Pero aquel Mesías nunca levantó una espada, ni utilizó un escudo, ni dirigió ejércitos. No amasó fortunas ni alcanzó cargos públicos. Era más un ermitaño, un vagabundo, un caminante en sandalias derruidas, un pobre entre los pobres sin propiedad mayor que la ropa que llevaba encima.
Sin embargo, transformó al mundo. Su poder se encontraba en su mensaje de amor, verdad, caridad y solidaridad con el oprimido. Ante las muchedumbres que se congregaban para escuchar sus palabras, su voz retumbaba insistiendo que todos eran hijos de Dios, árabes, judíos o romanos, pescadores o sacerdotes, amos y siervos, con los mismos derechos, sin distinción de castas, hijos por igual del único y verdadero Dios. El Emperador Romano era sólo uno más entre ellos. Y aunque aquello ocurrió hace dos mil años, el impacto de su mensaje fue de tal magnitud que aún hoy conmemoramos su nacimiento.
La fecha del nacimiento de Jesús, el de Nazaret, es motivo de discusión debido a que no es señalada en la Biblia. Los Romanos festejaban el 25 de Diciembre el nacimiento de Apolo, o el nacimiento del Sol Invicto (Natalis Solis Invicti) por su coincidencia con el solsticio de invierno. En esa misma oportunidad, los griegos celebraban el nacimiento de Helios, el Dios Sol, los persas el nacimiento del dios Mitra, y los Incas el nacimiento de Inti, el Dios Sol, en una celebración llamada Capac Raymi.
En la tradición cristiana la Navidad es tiempo de recordar aquel mensaje de solidaridad con los olvidados, los oprimidos, los desesperados. Pues en esta Navidad al menos 300 millones de niños pasarán hambre y frío. Sólo hoy, como todos los días, morirán 20.000 de ellos, casi todos víctimas del hambre y la pobreza.

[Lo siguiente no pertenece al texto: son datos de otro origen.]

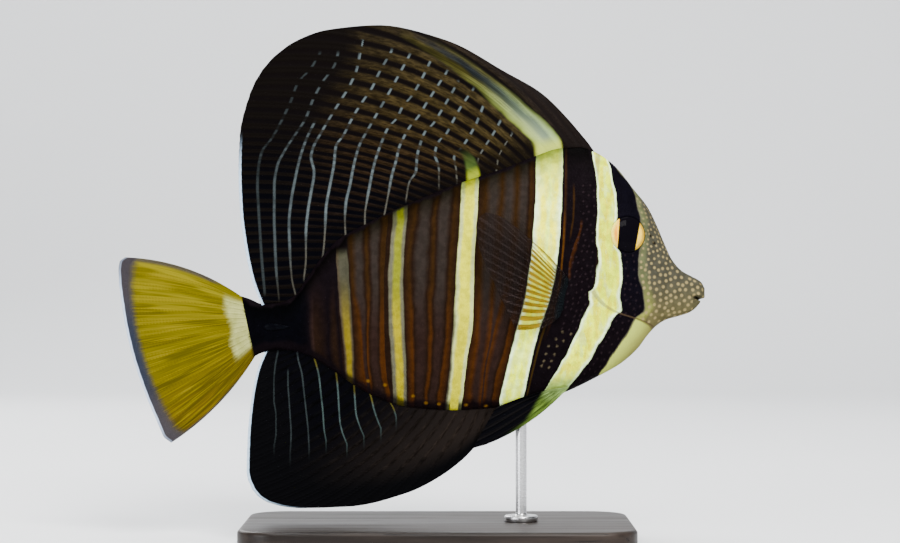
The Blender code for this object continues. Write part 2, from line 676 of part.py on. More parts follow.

Tomemos pues un momento para meditar por un instante sobre el origen de esta fecha, sobre el mensaje que nos trajera aquel profeta, aquel Mesías, cuyo nacimiento conmemoramos en Navidad.
El verdadero regalo de Navidad no fue el que le ofreció cada uno de aquellos tres sabios peregrinos a aquel bebé nacido en una choza para animales en Bethlehem. El verdadero regalo es el mensaje que nos trajera aquel niño que naciera envuelto en harapos hace más de 2.000 años.